CONDAMNE M. et Mme [Z] et de la SCI la Poule dorée à verser à maîtres [Y] et [A] la somme de 1 500 euros à chacun d'eux sur le fondement de l'article 700 du code de procédure civile ainsi qu'aux dépens de première instance et d'appel, avec pour ces derniers droit de recouvrement direct au profit de la SCP Jullien Lecharny Rol et Fertier, avoués, conformément à l'article 699 dudit code.

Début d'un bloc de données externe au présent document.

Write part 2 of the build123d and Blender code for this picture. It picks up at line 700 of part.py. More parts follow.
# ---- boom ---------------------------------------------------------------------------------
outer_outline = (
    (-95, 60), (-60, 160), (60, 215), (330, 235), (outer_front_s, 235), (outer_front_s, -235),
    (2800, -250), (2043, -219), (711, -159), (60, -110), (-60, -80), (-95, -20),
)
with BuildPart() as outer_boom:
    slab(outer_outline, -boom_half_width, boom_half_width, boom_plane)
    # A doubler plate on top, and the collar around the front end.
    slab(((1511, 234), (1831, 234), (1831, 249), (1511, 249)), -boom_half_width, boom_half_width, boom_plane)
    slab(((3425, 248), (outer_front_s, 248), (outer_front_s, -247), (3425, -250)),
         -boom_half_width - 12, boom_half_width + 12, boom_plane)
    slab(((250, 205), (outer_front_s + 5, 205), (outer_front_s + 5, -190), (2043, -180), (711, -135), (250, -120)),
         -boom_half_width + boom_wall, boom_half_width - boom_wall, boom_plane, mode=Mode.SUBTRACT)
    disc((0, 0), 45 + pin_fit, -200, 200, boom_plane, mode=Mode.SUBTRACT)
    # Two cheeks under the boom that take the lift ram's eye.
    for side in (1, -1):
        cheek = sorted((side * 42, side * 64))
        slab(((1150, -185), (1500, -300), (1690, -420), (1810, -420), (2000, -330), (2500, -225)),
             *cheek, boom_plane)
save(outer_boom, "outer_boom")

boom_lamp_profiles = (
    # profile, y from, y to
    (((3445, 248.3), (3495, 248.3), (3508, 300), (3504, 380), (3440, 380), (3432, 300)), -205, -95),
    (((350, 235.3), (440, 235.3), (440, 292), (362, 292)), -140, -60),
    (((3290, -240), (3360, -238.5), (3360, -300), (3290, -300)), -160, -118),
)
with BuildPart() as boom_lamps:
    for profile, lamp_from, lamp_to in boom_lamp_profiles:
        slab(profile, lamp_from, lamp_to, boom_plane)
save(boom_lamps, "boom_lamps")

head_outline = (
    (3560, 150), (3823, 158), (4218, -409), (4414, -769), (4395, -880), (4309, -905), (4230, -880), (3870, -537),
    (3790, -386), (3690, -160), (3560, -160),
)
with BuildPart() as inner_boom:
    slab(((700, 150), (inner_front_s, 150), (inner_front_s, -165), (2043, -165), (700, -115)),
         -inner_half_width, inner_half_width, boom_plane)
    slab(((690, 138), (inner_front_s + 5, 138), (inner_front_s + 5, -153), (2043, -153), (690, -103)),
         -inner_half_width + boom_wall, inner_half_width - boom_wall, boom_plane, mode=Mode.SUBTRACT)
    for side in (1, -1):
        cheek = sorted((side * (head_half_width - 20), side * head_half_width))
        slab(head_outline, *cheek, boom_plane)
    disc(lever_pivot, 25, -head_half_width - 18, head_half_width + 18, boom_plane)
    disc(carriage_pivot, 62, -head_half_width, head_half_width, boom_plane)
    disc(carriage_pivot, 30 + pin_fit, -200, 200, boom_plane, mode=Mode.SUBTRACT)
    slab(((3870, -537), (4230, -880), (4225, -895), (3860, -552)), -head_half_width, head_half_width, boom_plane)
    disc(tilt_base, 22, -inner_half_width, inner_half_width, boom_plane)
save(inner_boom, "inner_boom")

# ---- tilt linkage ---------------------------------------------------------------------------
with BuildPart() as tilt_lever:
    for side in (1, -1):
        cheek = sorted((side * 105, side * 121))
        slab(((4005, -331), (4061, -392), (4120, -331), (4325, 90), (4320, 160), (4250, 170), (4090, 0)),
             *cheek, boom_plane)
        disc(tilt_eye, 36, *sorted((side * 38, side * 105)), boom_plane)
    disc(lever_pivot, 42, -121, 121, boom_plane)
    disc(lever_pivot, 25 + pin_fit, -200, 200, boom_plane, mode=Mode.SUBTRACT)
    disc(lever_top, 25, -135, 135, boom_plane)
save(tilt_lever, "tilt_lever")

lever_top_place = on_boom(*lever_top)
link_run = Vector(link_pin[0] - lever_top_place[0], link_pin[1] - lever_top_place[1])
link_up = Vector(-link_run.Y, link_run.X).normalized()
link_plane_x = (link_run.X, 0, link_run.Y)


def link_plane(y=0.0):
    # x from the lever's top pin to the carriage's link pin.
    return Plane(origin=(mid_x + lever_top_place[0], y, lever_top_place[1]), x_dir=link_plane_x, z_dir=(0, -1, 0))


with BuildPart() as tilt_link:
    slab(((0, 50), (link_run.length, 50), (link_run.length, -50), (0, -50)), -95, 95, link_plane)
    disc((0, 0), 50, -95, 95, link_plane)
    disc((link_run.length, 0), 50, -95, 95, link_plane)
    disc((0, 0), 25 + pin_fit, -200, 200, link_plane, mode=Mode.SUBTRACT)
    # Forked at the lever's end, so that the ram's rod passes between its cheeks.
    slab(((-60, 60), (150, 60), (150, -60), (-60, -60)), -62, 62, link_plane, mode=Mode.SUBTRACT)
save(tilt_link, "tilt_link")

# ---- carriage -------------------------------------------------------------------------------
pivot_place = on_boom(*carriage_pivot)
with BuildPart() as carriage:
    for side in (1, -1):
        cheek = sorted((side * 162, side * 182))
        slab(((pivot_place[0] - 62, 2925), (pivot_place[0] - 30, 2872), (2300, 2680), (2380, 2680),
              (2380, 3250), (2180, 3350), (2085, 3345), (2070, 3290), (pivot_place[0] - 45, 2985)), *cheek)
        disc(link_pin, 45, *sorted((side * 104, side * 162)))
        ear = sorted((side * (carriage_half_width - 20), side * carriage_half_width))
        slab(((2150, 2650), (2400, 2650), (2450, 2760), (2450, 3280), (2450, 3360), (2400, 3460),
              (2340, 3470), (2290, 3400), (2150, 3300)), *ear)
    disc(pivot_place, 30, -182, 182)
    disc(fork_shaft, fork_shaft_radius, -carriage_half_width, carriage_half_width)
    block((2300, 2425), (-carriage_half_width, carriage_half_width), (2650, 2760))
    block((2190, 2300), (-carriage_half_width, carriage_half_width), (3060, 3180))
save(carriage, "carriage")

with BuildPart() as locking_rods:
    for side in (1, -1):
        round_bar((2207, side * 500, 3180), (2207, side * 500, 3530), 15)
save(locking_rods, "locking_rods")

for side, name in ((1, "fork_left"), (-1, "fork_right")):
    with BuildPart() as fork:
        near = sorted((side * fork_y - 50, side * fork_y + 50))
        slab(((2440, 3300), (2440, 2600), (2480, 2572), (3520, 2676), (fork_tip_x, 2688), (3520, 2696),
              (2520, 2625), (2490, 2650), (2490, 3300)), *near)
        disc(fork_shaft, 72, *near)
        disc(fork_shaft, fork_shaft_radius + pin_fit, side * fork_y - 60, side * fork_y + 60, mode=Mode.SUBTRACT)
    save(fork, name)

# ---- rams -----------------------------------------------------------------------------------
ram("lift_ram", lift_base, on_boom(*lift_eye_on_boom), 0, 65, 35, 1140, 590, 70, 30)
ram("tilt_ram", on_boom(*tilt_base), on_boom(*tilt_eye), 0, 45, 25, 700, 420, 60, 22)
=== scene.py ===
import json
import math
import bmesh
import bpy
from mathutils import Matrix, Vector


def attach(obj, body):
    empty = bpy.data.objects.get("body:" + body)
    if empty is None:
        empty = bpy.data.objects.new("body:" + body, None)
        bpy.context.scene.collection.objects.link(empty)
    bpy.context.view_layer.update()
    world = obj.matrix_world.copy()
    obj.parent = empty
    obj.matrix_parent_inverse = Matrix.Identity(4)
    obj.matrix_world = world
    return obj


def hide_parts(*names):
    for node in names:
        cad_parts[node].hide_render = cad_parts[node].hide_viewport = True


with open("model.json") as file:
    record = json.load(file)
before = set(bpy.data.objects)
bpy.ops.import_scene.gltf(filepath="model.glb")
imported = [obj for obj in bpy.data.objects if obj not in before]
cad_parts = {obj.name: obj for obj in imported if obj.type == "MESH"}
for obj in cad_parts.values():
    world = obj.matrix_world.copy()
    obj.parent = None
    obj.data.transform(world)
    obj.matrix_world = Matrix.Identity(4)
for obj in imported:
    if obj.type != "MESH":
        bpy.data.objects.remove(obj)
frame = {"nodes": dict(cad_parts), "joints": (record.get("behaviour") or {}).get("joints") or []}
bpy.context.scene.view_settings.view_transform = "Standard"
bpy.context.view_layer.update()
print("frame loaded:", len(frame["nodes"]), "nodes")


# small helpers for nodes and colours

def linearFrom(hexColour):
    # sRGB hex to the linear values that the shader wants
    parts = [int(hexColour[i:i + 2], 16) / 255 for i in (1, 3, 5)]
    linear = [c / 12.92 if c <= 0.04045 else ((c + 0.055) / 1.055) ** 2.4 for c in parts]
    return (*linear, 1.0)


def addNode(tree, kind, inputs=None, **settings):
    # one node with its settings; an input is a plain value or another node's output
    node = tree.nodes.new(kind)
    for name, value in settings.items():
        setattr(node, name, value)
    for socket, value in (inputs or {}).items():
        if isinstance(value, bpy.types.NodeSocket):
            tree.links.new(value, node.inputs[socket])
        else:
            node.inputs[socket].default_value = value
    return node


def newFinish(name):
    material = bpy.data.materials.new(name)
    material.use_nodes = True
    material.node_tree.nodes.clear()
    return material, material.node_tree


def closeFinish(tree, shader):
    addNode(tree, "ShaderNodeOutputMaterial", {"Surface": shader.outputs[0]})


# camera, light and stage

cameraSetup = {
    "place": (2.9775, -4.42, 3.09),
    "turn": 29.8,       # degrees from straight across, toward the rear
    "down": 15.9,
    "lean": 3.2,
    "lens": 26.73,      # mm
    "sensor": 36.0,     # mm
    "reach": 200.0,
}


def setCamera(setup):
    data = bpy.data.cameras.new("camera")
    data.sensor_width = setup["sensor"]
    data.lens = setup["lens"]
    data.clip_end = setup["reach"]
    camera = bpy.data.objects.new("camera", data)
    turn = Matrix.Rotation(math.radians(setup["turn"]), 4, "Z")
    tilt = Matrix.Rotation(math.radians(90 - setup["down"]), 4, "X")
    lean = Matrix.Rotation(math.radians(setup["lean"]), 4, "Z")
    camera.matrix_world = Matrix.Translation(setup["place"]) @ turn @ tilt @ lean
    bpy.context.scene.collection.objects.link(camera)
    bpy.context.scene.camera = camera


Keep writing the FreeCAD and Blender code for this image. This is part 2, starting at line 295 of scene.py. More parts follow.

- prononcé publiquement par mise à disposition de l'arrêt au greffe de la cour, les parties en ayant été préalablement avisées dans les conditions prévues au deuxième alinéa de l'article 450 du code de procédure civile.
- signé par Madame Bernadette WALLON, président et par Madame RENOULT, greffier, auquel la minute de la décision a été remise par le magistrat signataire.